Dans le documentaire, diffusé sur France3 Pays de la Loire, Johanne Rigoulot enquête sur les traces de sa grande tante Yvonne, seul “support de (son) imagination étant petite”. Partie à 15 ans pour l’Egypte puis le Liban, elle ne revient … jamais. Pourtant, elle a gardé sa seule nationalité française toute sa vie. 

L’histoire n’est pas qu’aventures merveilleuses, au contraire. Partie pour un travail à Alexandrie, la famille de Johanne Rigoulot apprend 7 ans après qu’Yvonne a été enrôlée de force dans un réseau de prostitution. Après s’être enfuie, elle se réfugie au consulat qui la place dans un couvent pour la cacher de ceux qui la recherchent. Au début des années 30, elle se marie avec un Grec qui la répudie car elle est stérile. Après son mariage, Yvonne entre chez la famille Souki en tant que gouvernante, elle travaillera 60 ans chez eux. Elle meurt au Liban “mais cela ne fait pas d’elle une Libanaise.” À l’aide de l’historienne Marion Trévisi, Johanne Rigoulot décrypte les quelques documents officiels de la vie d’Yvonne. Pour nourrir son enquête, elle rencontre d’autres Français au parcours d’identité atypique. 

Nostalgie du pays d’origine et recherche de l’identité française 

Ces Français d’ailleurs l’ont été pour des raisons différentes : un départ volontaire ou forcé, un voyage qui s’est éternisé, la fin de la période coloniale … Les Français qui ont grandi ailleurs et rentrent (ou arrivent) en France ressentent une forme de nostalgie, qui n’est pas incompatible avec l’amour de la France. L’identité française est complexe à définir, certains qui ont la nationalité ne se sentent pas français quand d’autres qui ne l’ont pas se sentent français. Tous ces sujets sont traités avec pudeur et finesse dans le documentaire. 

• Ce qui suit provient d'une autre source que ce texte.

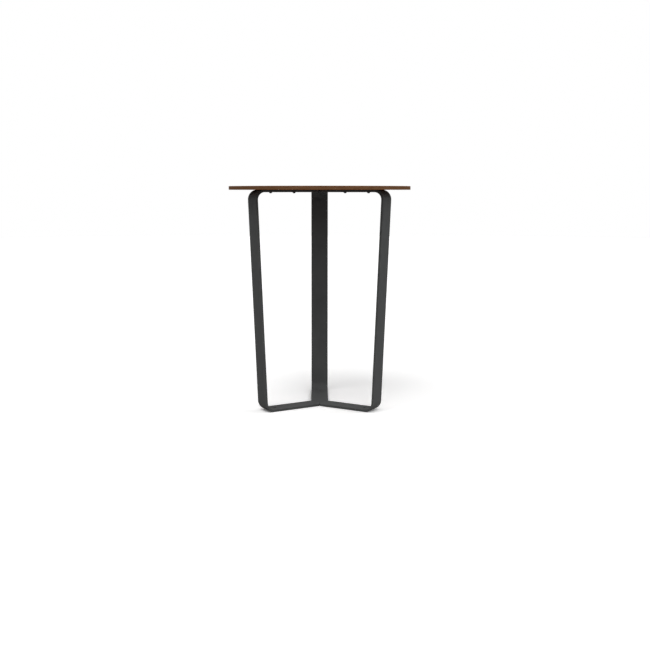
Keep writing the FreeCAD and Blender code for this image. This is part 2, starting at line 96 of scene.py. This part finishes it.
# How far the boards wander, and the growth rings: the middle of their arches, their depth under
# the face and how it grows along X, their spacing, their unevenness and how soon each darkens
WANDER_REACH = 26 * MM
RING_MIDDLE = 55 * MM
RING_DEPTH = 62 * MM
RING_SLOPE = 0.11
RING_SPACING = 9 * MM
RING_UNEVENNESS = 1.6
RING_DARKENING = 0.85

# The share of each pattern in the tone of the wood, and the darkness of the pores
BAND_SHARE = 0.42
STREAK_SHARE = 0.34
FIBRE_SHARE = 0.2
RING_SHARE = -0.1
PORE_STEP = (0.66, 0.74)
PORE_DARKNESS = 0.4
PORE_COLOUR = (84, 46, 26)
WOOD_RAMP = (
    (0.26, (113, 58, 24)),
    (0.40, (146, 81, 37)),
    (0.52, (166, 97, 46)),
    (0.66, (188, 117, 63)),
)

# The core of the laminate: its thin layers, its mottling and the film of woodgrain over it
LAYER_GRAIN = (90 * MM, 90 * MM, 0.3 * MM)
MOTTLE_GRAIN = (28 * MM, 28 * MM, 6 * MM)
LAYER_SHARE = 0.6
MOTTLE_SHARE = 0.4
CORE_RAMP = ((0.3, (93, 63, 41)), (0.5, (110, 78, 53)), (0.7, (125, 93, 66)))
FILM_THICKNESS = 0.35 * MM
FILM_FADE = 0.1 * MM

# The sheen of the laminate. A roughness is a range, or what a pattern adds to it.
SHEEN_STEP = (0.25, 0.75)
LAMINATE_ROUGHNESS = (0.66, 0.76)
FIBRE_ROUGHNESS = 0.05
CORE_ROUGHNESS = 0.12
LAMINATE_SPECULAR = 0.03

# The fine relief of the laminate: its depth and strength, the grain of its matt texture, and the
# share of each pattern in the height of its faces and of its core
LAMINATE_RELIEF = (0.06 * MM, 0.6)
MATT_GRAIN = 0.5 * MM
FACE_FIBRE_HEIGHT = 0.5
FACE_PORE_HEIGHT = -0.8
FACE_MATT_HEIGHT = 0.35
CORE_LAYER_HEIGHT = 0.5
CORE_MATT_HEIGHT = 0.5

# The powder coat: its soft clouds, its grit and its orange peel
COAT_CLOUD_GRAIN = 70 * MM
COAT_GRIT_GRAIN = 0.55 * MM
COAT_PEEL_GRAIN = 2.6 * MM
COAT_CLOUD_SHARE = 0.55
COAT_GRIT_SHARE = 0.45
COAT_RAMP = ((0.30, (69, 70, 70)), (0.50, (77, 78, 78)), (0.72, (84, 85, 85)))
COAT_ROUGHNESS = (0.58, 0.66)
COAT_SPECULAR = 0.035
COAT_RELIEF = (0.07 * MM, 0.8)
COAT_GRIT_HEIGHT = 0.5
COAT_PEEL_HEIGHT = 0.5

# The rubbed edges of a bar: where the rub starts and ends, counted in from the bar's side, and
# the patches in which it shows
RUB_START = (0.9 * MM, 0.5 * MM)
RUB_END = (0.15 * MM, 0.02 * MM)
RUB_PATCH_GRAIN = (24 * MM, 24 * MM, 34 * MM)
RUB_PATCH_STEP = (0.46, 0.62)
RUB_STRENGTH = 0.5
RUB_ROUGHNESS = -0.12
RUB_COLOUR = (111, 112, 112)

# Blackened steel
STEEL_CLOUD_GRAIN = 4 * MM
STEEL_FINE_GRAIN = 0.25 * MM
STEEL_RAMP = ((0.3, (16, 16, 17)), (0.7, (27, 27, 28)))
STEEL_ROUGHNESS = (0.7, 0.84)
STEEL_SPECULAR = 0.03
STEEL_RELIEF = (0.02 * MM, 0.6)

# Turned brass
BRASS_CLOUD_GRAIN = 5 * MM
BRASS_MARK_GRAIN = (12 * MM, 12 * MM, 0.12 * MM)
BRASS_RAMP = ((0.3, (168, 132, 74)), (0.7, (205, 170, 104)))
BRASS_ROUGHNESS = (0.25, 0.42)
BRASS_RELIEF = (0.02 * MM, 0.7)

# The photograph's camera: its frame, focal length and optical axis in pixels, its place in
# metres and its downward pitch in radians
IMAGE_SIZE = 650
FOCAL_LENGTH_PIXELS = 914.9
OPTICAL_AXIS_PIXEL = (319.6, 319.6)
CAMERA_PLACE = (0, -3.1154, 0.7341)
CAMERA_PITCH = 0.1397
SENSOR_WIDTH_MM = 36

# Light levels, where 1 renders a white surface white
DOME_LEVEL = 0.37
FLOOR_BOUNCE = 0.27
FLOOR_COLOUR = 1.3
HORIZON_FADE = 0.02

# The floor, a round sheet just under the feet
FLOOR_RADIUS = 12
FLOOR_GAP = 0.1 * MM
FLOOR_SEGMENTS = 128

# The soft lamps: name, level, angle to the right of the camera's side and elevation, in degrees
LAMPS = (
    ("side_lamp", 0.23, 95, 30),
    ("right_lamp", 0.17, 30, 30),
    ("front_lamp", 0.40, -25, 60),
    ("low_lamp", 0.16, 0, 4),
)
LAMP_SOFTNESS = math.radians(45)


def linear(colour):
    """A screen colour made linear for a shader, by the sRGB curve, and opaque."""
    parts = [((v / 255 + 0.055) / 1.055) ** 2.4 if v > 10 else v / 255 / 12.92 for v in colour]
    return (*parts, 1)


def grey(level):
    """A neutral colour of the given level."""
    return (level, level, level, 1)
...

Johanne Rigoulot a accepté de répondre à quelques questions de la rédaction pour approfondir le sujet de son documentaire. 

Quel a été le déclic pour commencer votre enquête ? 

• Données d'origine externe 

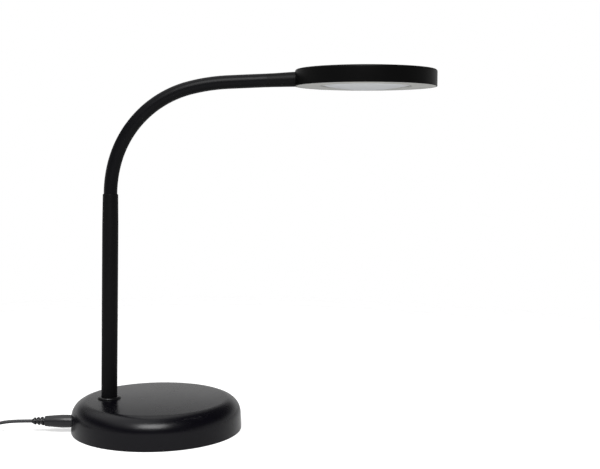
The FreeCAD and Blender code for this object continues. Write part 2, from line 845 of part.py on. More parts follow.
# Switch on its board, and the key above it
switch_board = box(switch_board_length, switch_board_width, switch_board_thickness, key_x, 0, switch_board_z)
for side in (-1, 1):
    y = side * board_boss_offset
    switch_board = switch_board.cut(
        rod(board_pin_radius + fastener_play, switch_board_thickness, at(key_x, y, switch_board_z))
    )
save("switch_board", in_head(switch_board))
push_switch = box(switch_size, switch_size, switch_height, key_x, 0, switch_board_top)
plunger_bottom = switch_board_top + switch_height
plunger_top = plunger_bottom + plunger_height
push_switch = push_switch.fuse(rod(plunger_radius, plunger_height, at(key_x, 0, plunger_bottom)))
save("push_switch", in_head(push_switch))

key_top = head_thickness + key_proud
flange_top = head_inner_top - key_gap
stem_bottom = plunger_top + key_stem_gap
switch_key = spun(
    (0, stem_bottom),
    (key_stem_radius, stem_bottom),
    (key_stem_radius, flange_top - key_flange_thickness),
    (key_flange_radius, flange_top - key_flange_thickness),
    (key_flange_radius, flange_top),
    (key_radius, flange_top),
    (key_radius, key_top - key_edge),
    quarter((key_radius - key_edge, key_top - key_edge), key_edge, 0, 90),
    dome_through(key_radius - key_edge, key_top, key_dish),
)
save("switch_key", in_head(moved(switch_key, key_x, 0, 0)))

# Leads in the head: round the rim from the ferrule to the switch board, and on to the LED board
channel_radius = (heat_plate_radius + ring_peg_circle - peg_boss_radius) / 2
spigot_mouth = ferrule_origin.placement().multVec(at(0, 0, ferrule_reach + spigot_length))
round_the_rim = [on_circle(channel_radius, angle) for angle in rim_lead_angles]
board_middle_z = switch_board_z + switch_board_thickness / 2
board_side = at(key_x - 4.0, -switch_board_width / 2, board_middle_z)
head_lead_points = [
    spigot_mouth,
    spigot_mouth + at(5.0, 0.0, 0.2),
    spigot_mouth + at(9.2, -3.6, 0.8),
    *[at(x, y, rim_lead_height) for x, y in round_the_rim],
    board_side + at(0.0, -8.0, 0.0),
    board_side,
]
head_lead, head_lead_path, head_lead_radii = lead_tube(head_lead_points, inner_lead_diameter)
report_tube("head_lead", head_lead, head_lead_path, head_lead_radii, inner_lead_diameter)
save("head_lead", in_head(head_lead))
board_edge = at(key_x - switch_board_length / 2, 0, board_middle_z)
led_board_edge = at(led_board_radius, 0, led_board_bottom + led_board_thickness / 2)
led_lead_points = [board_edge, board_edge + at(-3.5, 0, 0), led_board_edge + at(3.5, 0, 0), led_board_edge]
led_lead, led_lead_path, led_lead_radii = lead_tube(led_lead_points, led_lead_diameter)
report_tube("led_lead", led_lead, led_lead_path, led_lead_radii, led_lead_diameter)
save("led_lead", in_head(led_lead))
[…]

Le déclic a été double : il s’est nourri de mes nombreuses discussions avec la romancière franco-iranienne Négar Djavadi qui a quitté Téhéran à 13 ans. Nous sommes françaises à égalité mais avec des parcours complètement différents. L’autre est celui de ma tante évaporée Yvonne. Je voulais savoir ce qu’il restait d’elle et de sa culture française, 75 ans après avoir quitté la France, d’autant qu’elle avait une culture savoyarde très enracinée.

Après avoir entendu toutes ces histoires, c’est quoi être Français pour vous ? 

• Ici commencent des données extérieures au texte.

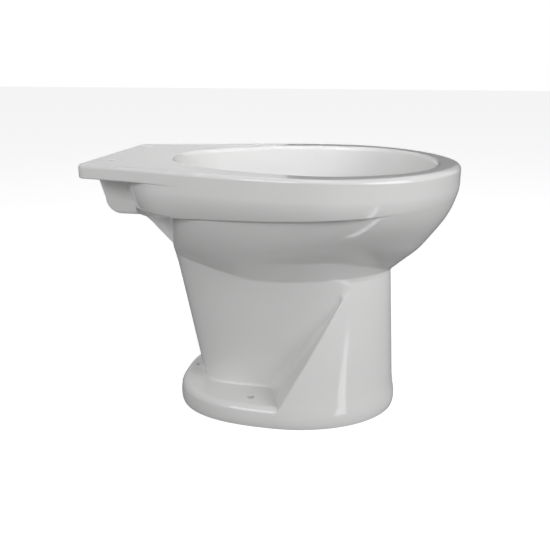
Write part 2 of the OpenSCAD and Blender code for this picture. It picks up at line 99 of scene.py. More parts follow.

Je pense qu’il y a plusieurs choses qui rapprochent les Français. La langue déjà, le français est une langue sophistiquée, qui porte des valeurs d’universalisme et d’ouverture au monde. Cela me faisait aussi plaisir de parler de la France avec des termes laudatifs, car on dit que les Français râlent, mais il y a aussi de belles choses. La France porte des valeurs de liberté, de liberté d’expression, de laïcité - et ce sont ces valeurs là aussi qui rassemblent. J’avais aussi de mettre en avant la chance que l’on a d’être français ou française. C’est un pays qui repose sur un système de solidarité extraordinaire et je ne voudrais pas que l’on oublie cela. C’est d’ailleurs pour cela que tant de gens sont attirés par la France. 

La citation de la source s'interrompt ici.